Stanley Kramer is not a filmmaker with a high standing these days, but one of his more tolerable films are The Defiant Ones (1958), a drama about racial intolerance. It is stiff and ponderous but it has one thing going for it that almost makes it great. The use of natural sound. The sounds of rain, wind, grass, mud, birds, insects, voices (and an annoying portable radio) gives the film a life and a richness which isn't in the story, the images or most of the direction. If ever the importance of sound in cinema needed to be proved, this would be a great film to start with. But the list of films to include would be a long one. Luis Rocha Antunes, in his presentation about "The Multisensory Film Experience", didn't mentioned The Defiant Ones, but he gave a lot of sound examples from other films to underline his argument that film is more than just a visual experience. He talked of many things that heightens our experience of a film besides what we see with our eyes but I felt that sound was his main point in this particular presentation, which was a good one. As you may recall from my report from last year's conference I then also applauded the many presentations that discussed sound and the importance of it.

Johannes Riis of University of Copenhagen gave a presentation on Mad Men, and the question of his talk was why we admire and look up to Don Draper even though he is not really a nice guy with his bullying, extramarital affairs and condescending attitude. Why is it that we can admire people on the screen (or in fiction in general) which we might not like at all in real life? This is a common question, that pops up now and then, sometimes with moral undertones ("these films are bad because they make us like bad people") but more often just out of curiosity. There's a lot to be said about this.

What I suggested as an explanation to audience appreciation of "bad" characters was two things. First that there might be other characters in the film that are even worse, and that their function is to say "yes, the main character is bad, but not as bad is this guy here." and so the issue becomes relative. Like the character Waingro in Heat (1995). Compared to him Neil McCauley (Robert De Niro's character) isn't so bad. Secondly, a way of making it easier for us to like characters is to not show the consequences of their actions.

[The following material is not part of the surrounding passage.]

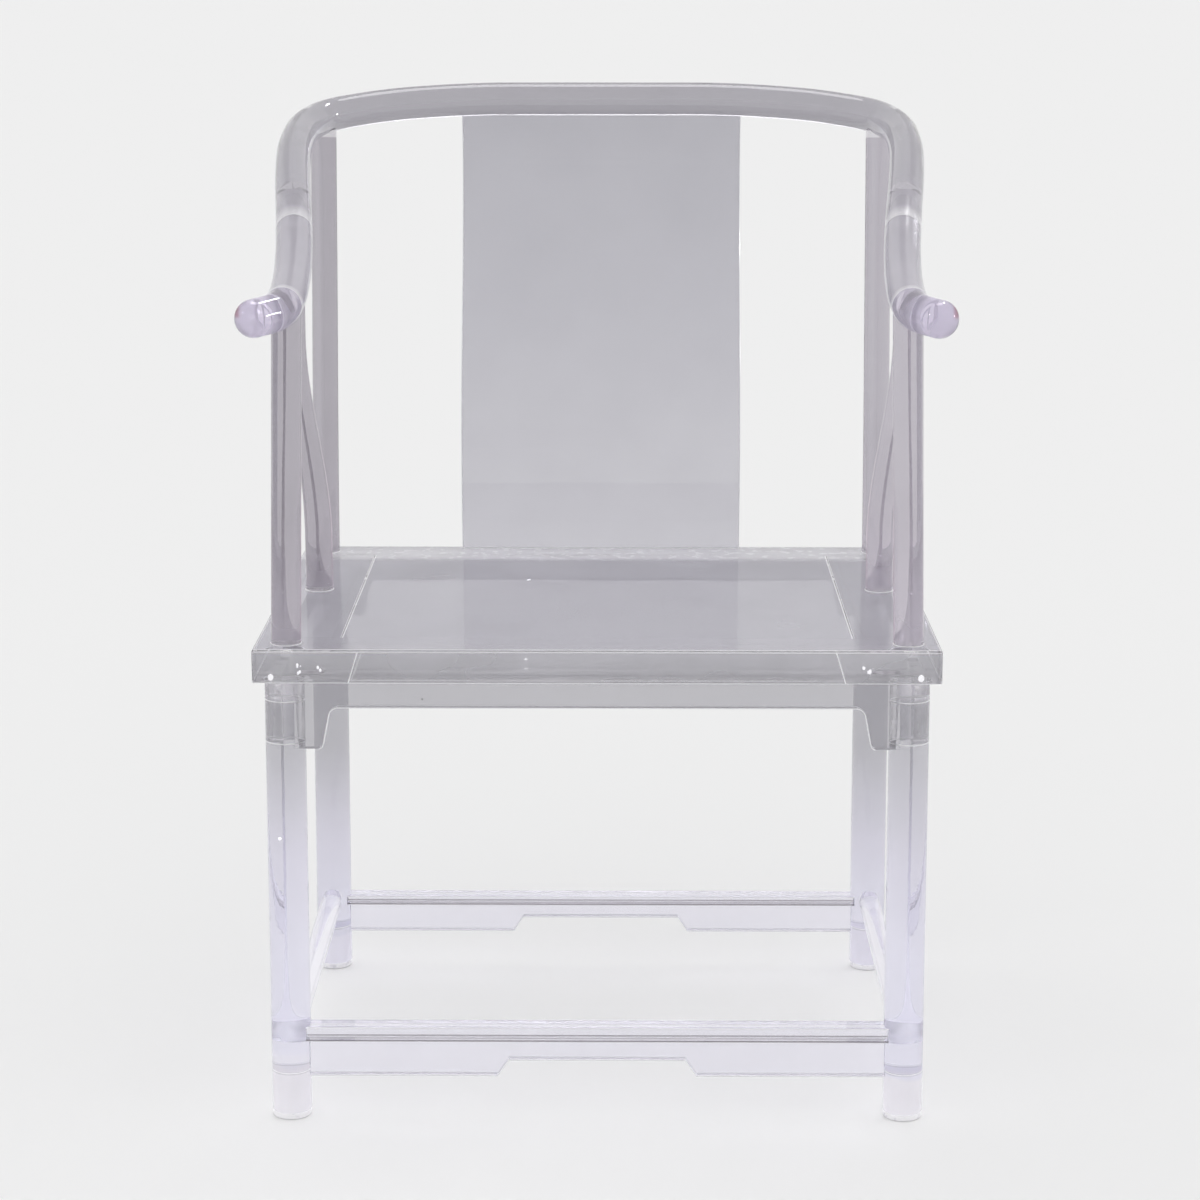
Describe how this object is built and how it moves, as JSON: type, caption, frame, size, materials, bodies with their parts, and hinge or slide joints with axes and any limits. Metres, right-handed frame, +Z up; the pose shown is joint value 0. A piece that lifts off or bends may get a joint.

In Mad Men for example, if every scene of Don Draper behaving badly was followed by a scene when the person he had cheated on, or bullied, was shown quietly sobbing, or accusing Draper for behaving badly, then that might considerably lessen the warm feelings we might have for him. And in Heat; if after the opening sequence, when the security guards are shot by McCauley and his crew, we were shown a sequence of the guards grieving widows and children, then it would be tough to like them. Instead all victims are alone and without (acknowledged) friends or relatives, except the victims of Waingro's crimes.

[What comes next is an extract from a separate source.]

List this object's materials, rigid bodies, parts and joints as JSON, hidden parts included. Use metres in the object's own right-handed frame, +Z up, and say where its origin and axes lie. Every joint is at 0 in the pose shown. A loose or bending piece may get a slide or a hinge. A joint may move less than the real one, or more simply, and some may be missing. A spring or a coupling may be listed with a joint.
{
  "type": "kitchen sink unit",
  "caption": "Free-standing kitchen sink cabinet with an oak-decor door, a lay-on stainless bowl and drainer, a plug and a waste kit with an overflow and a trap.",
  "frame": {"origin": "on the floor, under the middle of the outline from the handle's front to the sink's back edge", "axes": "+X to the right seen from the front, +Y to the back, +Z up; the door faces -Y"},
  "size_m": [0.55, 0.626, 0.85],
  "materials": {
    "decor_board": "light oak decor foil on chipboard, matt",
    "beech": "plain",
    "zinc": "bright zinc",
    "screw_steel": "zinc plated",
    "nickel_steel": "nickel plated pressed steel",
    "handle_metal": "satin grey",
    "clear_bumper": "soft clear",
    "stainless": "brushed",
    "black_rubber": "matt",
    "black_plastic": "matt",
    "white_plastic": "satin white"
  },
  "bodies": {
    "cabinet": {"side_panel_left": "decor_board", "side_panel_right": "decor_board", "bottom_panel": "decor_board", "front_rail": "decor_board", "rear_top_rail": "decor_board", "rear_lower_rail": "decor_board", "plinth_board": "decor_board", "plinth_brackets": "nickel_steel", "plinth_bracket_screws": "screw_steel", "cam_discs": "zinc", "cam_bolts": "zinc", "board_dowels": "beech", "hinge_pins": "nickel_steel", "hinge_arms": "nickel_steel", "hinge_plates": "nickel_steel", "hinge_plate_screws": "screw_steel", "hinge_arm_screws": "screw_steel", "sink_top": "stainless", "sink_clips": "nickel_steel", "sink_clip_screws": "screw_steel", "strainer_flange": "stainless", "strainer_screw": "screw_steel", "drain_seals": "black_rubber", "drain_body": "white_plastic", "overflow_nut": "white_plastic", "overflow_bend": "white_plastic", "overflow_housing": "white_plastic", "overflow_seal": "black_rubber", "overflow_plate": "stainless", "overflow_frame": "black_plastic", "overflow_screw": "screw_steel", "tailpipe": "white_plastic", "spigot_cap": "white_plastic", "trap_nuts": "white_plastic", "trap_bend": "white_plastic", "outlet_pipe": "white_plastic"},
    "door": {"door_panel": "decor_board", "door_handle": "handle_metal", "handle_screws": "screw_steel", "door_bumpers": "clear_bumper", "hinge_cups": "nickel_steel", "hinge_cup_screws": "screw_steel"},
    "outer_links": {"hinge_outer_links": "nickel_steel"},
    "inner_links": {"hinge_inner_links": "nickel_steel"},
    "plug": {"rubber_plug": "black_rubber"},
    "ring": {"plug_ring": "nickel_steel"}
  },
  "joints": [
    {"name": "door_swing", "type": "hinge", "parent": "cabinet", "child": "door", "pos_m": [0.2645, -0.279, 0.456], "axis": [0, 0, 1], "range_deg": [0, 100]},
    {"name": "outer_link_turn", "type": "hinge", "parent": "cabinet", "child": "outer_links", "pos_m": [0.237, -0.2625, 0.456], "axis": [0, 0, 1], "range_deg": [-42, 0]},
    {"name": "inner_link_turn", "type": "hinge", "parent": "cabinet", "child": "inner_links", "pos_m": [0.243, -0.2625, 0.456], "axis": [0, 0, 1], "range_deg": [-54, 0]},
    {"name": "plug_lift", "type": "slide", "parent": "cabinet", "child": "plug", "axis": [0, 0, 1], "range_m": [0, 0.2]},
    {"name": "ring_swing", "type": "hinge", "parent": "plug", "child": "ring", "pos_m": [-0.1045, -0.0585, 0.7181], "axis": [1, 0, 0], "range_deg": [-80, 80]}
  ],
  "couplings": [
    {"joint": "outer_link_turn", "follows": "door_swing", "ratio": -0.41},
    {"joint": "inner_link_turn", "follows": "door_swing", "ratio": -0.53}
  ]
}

But we needn't necessarily explain this phenomenon by narrative conventions. We like people in real life even though they might do bad things, it is just that they are not bad to us. Everybody have friends, liars, cheaters, embezzlers, perhaps even mass murderers, and if that is a possibility in real life then of course it can happen with fictional characters as well.

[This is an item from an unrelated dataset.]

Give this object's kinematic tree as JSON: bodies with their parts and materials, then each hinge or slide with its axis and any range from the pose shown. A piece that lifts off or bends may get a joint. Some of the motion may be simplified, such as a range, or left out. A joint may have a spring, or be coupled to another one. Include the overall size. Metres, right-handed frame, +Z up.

The University of Copenhagen is a major player in cognitive studies of the moving image, and besides Johannes Riis, Casper Tybjerg is another scholar from that school (Luis Rocha Antunes has been there too). Tybjerg's presentation was on the moral aspects of storytelling. He criticised an evolutionary psychology approach that reduces all character behaviour to the essential hunt for food and sex. Tybjerg suggested that one reason for storytelling is that it is a way to "teach" us humans about how to behave, that this is why the good guys win and the bad guys are punished, and that this is as old as storytelling itself. He quoted from William Flesch's book "Comeuppance" (a word which always makes me think of The Magnificent Ambersons (1942) and Orson Welles's narration of it) to substantiate his theory. I suggested though that the audience sometimes prefer the bad characters (or the "immoral" ones), i.e. "rooting for the bad guy", and that what might for one spectator be seen as good behaviour might be seen as the opposite for another spectator. But the idea that storytelling, as part of human evolution, is involved with helping us understand the world and inspire us to behave ethically, is one that I subscribe to. (Here's a review of Flesch's book.)

The last Dane in this report is the man who started it all in Copenhagen, professor Torben Grodal. At the conference last year he spoke about violence and terror in Se7en (1995). Perhaps to compensate for the relentless gloom he this year spoke about comedies and laughter. He was arguing that laughter is related to anger and that it comes from playing, which most mammals do (and some non-mammals as well), as a safe way of doing things similar to what we do when we are angry or genuinely aggressive, such as when hunting. It was a lot more complex than that of course, but this'll do for now. Grodal also emphasised the social aspects of laughter, and suggested that this is a reason why comedies are more popular on a local market, whereas action films and melodramas have a more global reach.

This raises some questions for me. If laughter is a social function, on what level? Social in the sense that it binds two individuals together, or a whole group, by laughing a the "other", somebody else, or another group? Or is it social in the sense that it is a way for humans, all humans, to socialise together, like when we meet strangers we might use laughter as a way of bonding, not at the expense of somebody else but for everybody's benefit? I might for example, to break the ice, make a joke about myself. I would suggest that both uses of laughter are at play, and this might help explain why, contrary to what Grodal seemed to suggest, some comedies are in fact very much popular on a global scale, such as the slapstick humour of Chaplin and Keaton, whereas some other form of humour works only on a local market. The same is true for melodramas I would argue, and possibly action films as well.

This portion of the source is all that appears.